2. 'Approaches to Studying Policy Representation', the David Broockman paper that the brilliant hedge fund manager John Hempton mentioned in our latest conversation. While its title doesn't give much away, the paper is about the illusion of the political centre: pollsters and political scientists classify a "moderate" as someone whose bundle of beliefs is neither typically left-of-centre nor typically right-of-centre. But if you disaggregate those bundles, many moderates turn out to hold individually extreme positions.

3. Steven Pinker's Harvard Rationality course is available online. I watched many of the lectures while researching for the Rational Minds series I ran at the end of 2020. Pinker's Intro to Psychology lecture 1 is now online too. Subsequent lectures from the Intro course will be published in the coming weeks.
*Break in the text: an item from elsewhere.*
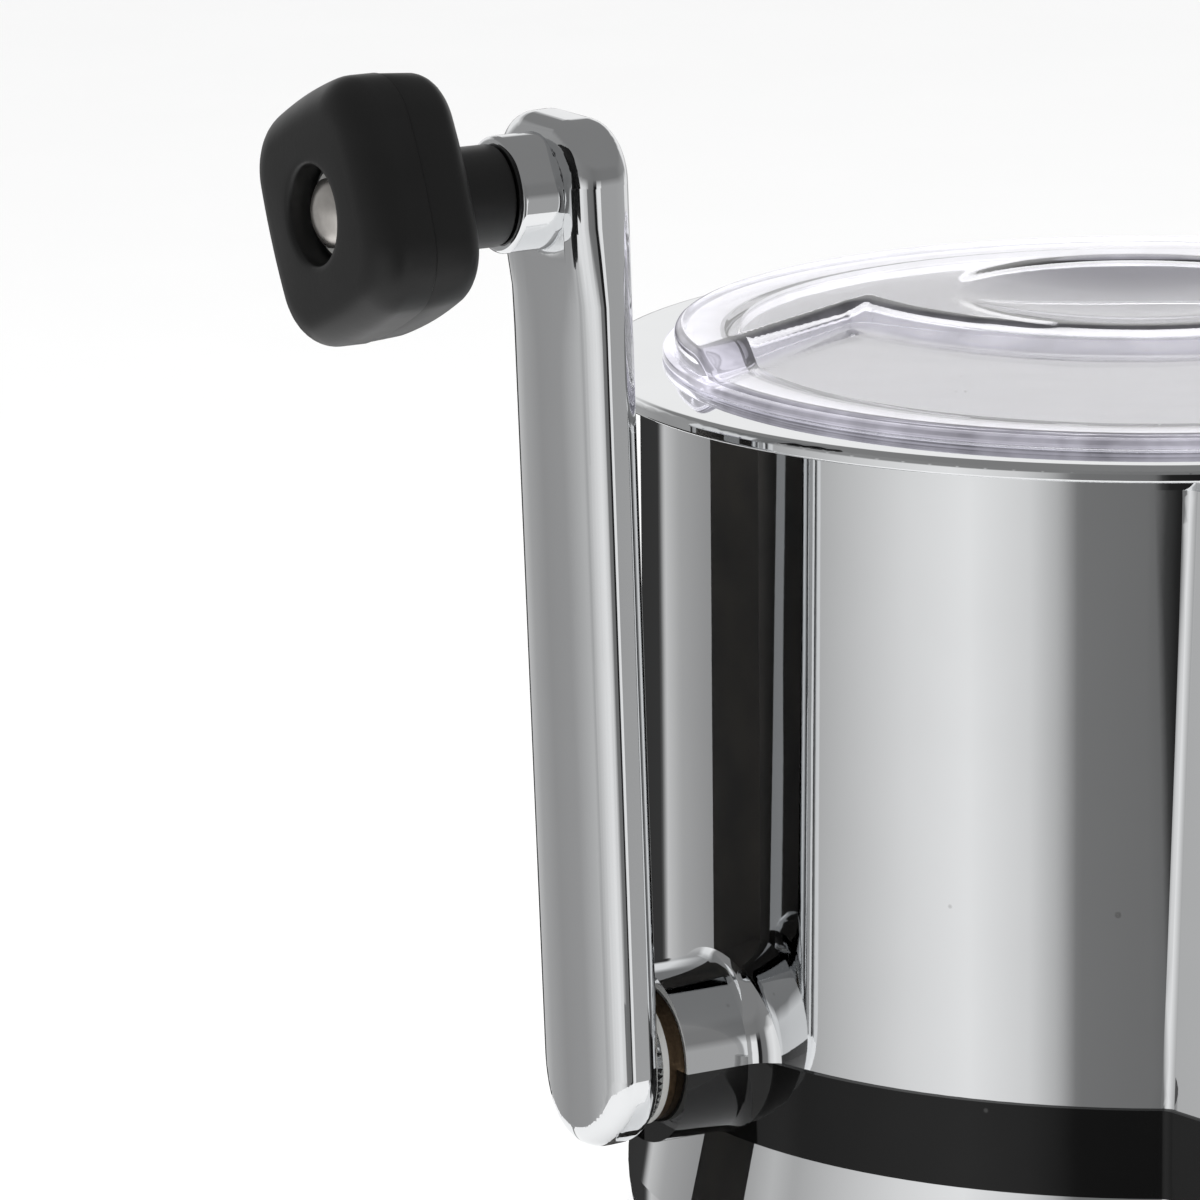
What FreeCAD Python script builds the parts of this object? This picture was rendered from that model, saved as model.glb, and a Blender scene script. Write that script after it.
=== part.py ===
# Hand crank ice crusher: a chromed base with a lift-off head, crank, rotor and clear lid.
# Lengths are millimetres. +Z is up, the origin is on the body axis at the face it stands on,
# the crank is on the -X side and the two ribs face -Y and +Y.

import FreeCAD, Part
import math
import os

import Sketcher

V = FreeCAD.Vector
doc = FreeCAD.newDocument("ice_crusher")

# Driving dimensions, one cell each
SIZES = {
    # heights of the whole object
    "base_edge_height": 2.5,
    "base_height": 140.5,
    "band_height": 11.5,
    "housing_height": 83.2,
    # outline seen from above
    "wall_radius": 66.5,
    "band_proud": 0.5,
    "collar_radius": 72.5,
    "collar_depth": 2.1,
    "collar_round": 1.0,
    "collar_under_round": 0.4,
    "rib_reach": 73.6,
    "rib_face_radius": 70.0,
    "rib_side": 42.3,
    "rib_draft": 8.0,
    "rib_taper": 1.8,
    "rib_corner_round": 2.2,
    "rib_top_drop": 0.7,
    "rib_top_round": 1.4,
    "rib_top_share": 0.3,
    "shell": 2.5,
    # base
    "base_flare": 5.5,
    "shoulder_flare": 2.5,
    "shoulder_drop": 13.0,
    "base_floor_height": 10.0,
    "base_plate_depth": 4.0,
    "base_plate_gap": 0.4,
    "base_screw_circle": 52.0,
    "base_screw_radius": 1.8,
    "base_screw_head_radius": 3.4,
    "base_screw_head_depth": 1.6,
    "base_screw_length": 4.2,
    "foot_radius": 62.0,
    "foot_bevel": 0.8,
    "foot_seat": 1.0,
    "foot_hole_gap": 0.6,
    # frame between base and housing
    "deck": 3.0,
    "throat_radius": 33.0,
    "chamber_radius": 35.0,
    "chamber_wall": 3.0,
    "chamber_top": 24.0,
    "spigot_depth": 6.0,
    "spigot_gap": 0.6,
    "spigot_wall": 2.2,
    "seal_height": 2.0,
    "seal_proud": 0.3,
    "seal_seat": 0.9,
    # shaft and bearings
    "shaft_radius": 5.0,
    "running_gap": 0.05,
    "fit_gap": 0.02,
    "bush_wall": 2.0,
    "bush_flange": 1.6,
    "bush_flange_depth": 1.2,
    "bearing_length": 11.0,
    "bearing_wall": 3.0,
    "boss_radius": 11.5,
    "boss_reach": 77.6,
    "boss_flare_radius": 15.5,
    "clip_radius": 7.6,
    "clip_depth": 1.2,
    "clip_groove": 0.6,
    # rotor and comb
    "wheel_radius": 21.0,
    "wheel_root_radius": 9.5,
    "wheel_depth": 5.0,
    "wheel_pitch": 11.0,
    "spike_half_width": 4.2,
    "spike_nose_share": 0.35,
    "wheel_turn": 22.5,
    "comb_thick": 2.5,
    "comb_half_width": 21.0,
    "comb_tooth_half": 1.9,
    "comb_tip_gap": 1.5,
    "comb_root": 30.0,
    "comb_back": 52.0,
    "comb_slot_gap": 0.3,
    "comb_screw_offset": 14.0,
    "comb_screw_radius": 2.0,
    "comb_screw_head_radius": 3.6,
    "comb_screw_head_depth": 2.0,
    "comb_screw_length": 6.0,
    # hopper
    "mouth_radius": 56.0,
    "liner_wall": 1.8,
    "liner_flange_width": 2.6,
    "liner_flange_depth": 1.4,
    "cone_top_drop": 32.0,
    # housing screws
    "housing_screw_x": 22.0,
    "housing_screw_y": 64.0,
    "housing_screw_radius": 2.0,
    "housing_screw_head_radius": 3.6,
    "housing_screw_head_depth": 2.2,
    "housing_screw_length": 16.0,
    "screw_post_radius": 4.6,
    "screw_post_height": 22.0,
    # driver slots, as shares of the head and the shank
    "slot_reach_share": 0.55,
    "slot_width_share": 0.25,
    "slot_depth_share": 0.5,
    "socket_radius_share": 0.5,
    "socket_depth_share": 0.4,
    # lid
    "lid_flange_radius": 63.5,
    "lid_flange_depth": 1.4,
    "lid_radius": 62.0,
    "lid_floor": 1.8,
    "lid_under": 1.4,
    "lid_top": 4.3,
    "lid_foot_end": 26.0,
    "lid_foot_shoulder_x": 38.6,
    "lid_foot_shoulder_y": 9.0,
    "lid_foot_front": 12.5,
    "lid_crest_end": 16.5,
    "lid_crest_shoulder_x": 36.0,
    "lid_crest_shoulder_y": 20.0,
    "lid_crest_front": 2.8,
    "lid_dish_offset": 22.0,
    "lid_dish_radius": 24.2,
    "lid_dish_depth": 3.2,
    "lid_skirt_gap": 0.6,
    "lid_skirt_wall": 2.0,
    "lid_skirt_depth": 7.0,
    "lid_turn": -30.0,
    # crank arm
    "arm_length": 113.5,
    "arm_lean": -1.8,
    "arm_thick": 8.0,
    "arm_pivot_half": 10.6,
    "arm_pivot_end": 10.8,
    "arm_knob_half": 11.4,
    "arm_knob_end": 9.3,
    "arm_knob_corner": 7.5,
    "arm_round": 3.0,
    "arm_hub_radius": 9.0,
    "arm_hub_stand": 0.4,
    "arm_skin": 1.6,
    "washer_depth": 0.9,
    "washer_gap": 0.05,
    "set_screw_radius": 2.0,
    "set_screw_length": 5.0,
    # knob
    "ferrule_radius": 7.35,
    "ferrule_sink": 0.35,
    "ferrule_length": 6.3,
    "ferrule_round": 0.8,
    "stem_radius": 6.4,
    "stem_length": 10.2,
    "knob_half": 15.5,
    "knob_corner": 8.6,
    "knob_bulge": 75.0,
    "knob_depth": 15.3,
    "knob_round": 3.6,
    "knob_turn": -24.0,
    "knob_recess_radius": 6.2,
    "knob_recess_depth": 4.2,
    "pin_radius": 3.0,
    "pin_gap": 0.06,
    "pin_head_radius": 4.3,
    "pin_head_dome": 1.6,
    "pin_head_edge": 0.8,
    "pin_thread_depth": 5.0,
    "knob_washer_radius": 5.4,
    "knob_washer_depth": 0.7,
    "knob_end_play": 0.3,
}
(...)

4. Nassim Taleb on being rational about rationality.

5. Last weekend, I shared Lucretius' poem about dancing atoms. This week, Horace on dancing and youth. My Year 12 Ancient History teacher gave us this excerpt from The Odes on our last day of school. I can't find a link to the specific excerpt online, so I've copied it below.



ODES, BOOK 1, IX
[Excerpt]

Try not to guess what lies in the future, but,
As Fortune deals days, enter them into your
Life's book as windfalls, credit items,
Gratefully. Now that you're young, and peevish

Grey hairs are still far distant, attend to the
Dance-floor, the heart's sweet business; for now is the
Right time for midnight assignations,
Whispers and murmurs in Rome's piazzas

And fields, and soft, low laughter that gives away
The girl who plays love's game in a hiding-place --
Off comes a ring coaxed down an arm or
Pulled from a faintly resisting finger.